Don Marti
Mon 29 Jun 2015 07:07:54 AM PDT
Broadcasters, fighting, and data leakage
Bob Hoffman wants to see broadcasters standing up against adtech. He writes,
They are being taken to the cleaners by hyper-motivated digital evangelists who understand what predatory thinking means.
Here's a screenshot of a radio station site.
The purple bar on the right is a Ghostery list of all the trackers that are data-leaking the KFOG audience to the "adtech ecosystem."
So if a media buyer wants to reach radio listeners in the Bay Area, he or she can buy a radio commercial on KFOG (good for KFOG), buy an ad or sponsorship on the KFOG site (also good for KFOG), or just leech off the data leakage and use adtech to reach the same listeners on another site entirely (not so good for KFOG).

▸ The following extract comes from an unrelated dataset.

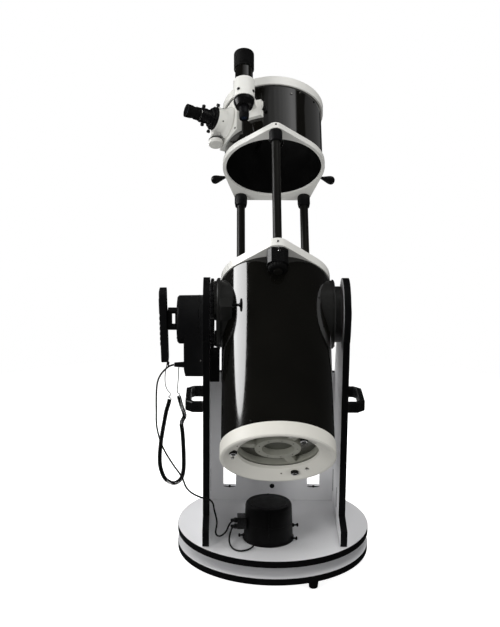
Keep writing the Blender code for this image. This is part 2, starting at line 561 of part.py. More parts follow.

The radio station builds an audience, and the third-party trackers leak it away.
At the same time, a radio station can't unilaterally drop all the third-party trackers from the site. Protecting the audience is hard. That's where a radio station can use a tracking protection plan. Get the audience protected, stop data leakage, get more advertisers coming to you instead of sneaking around.
On air, when someone interferes with your signal you can call the FCC. On the Internet, well, this is getting too long, so just call Bob.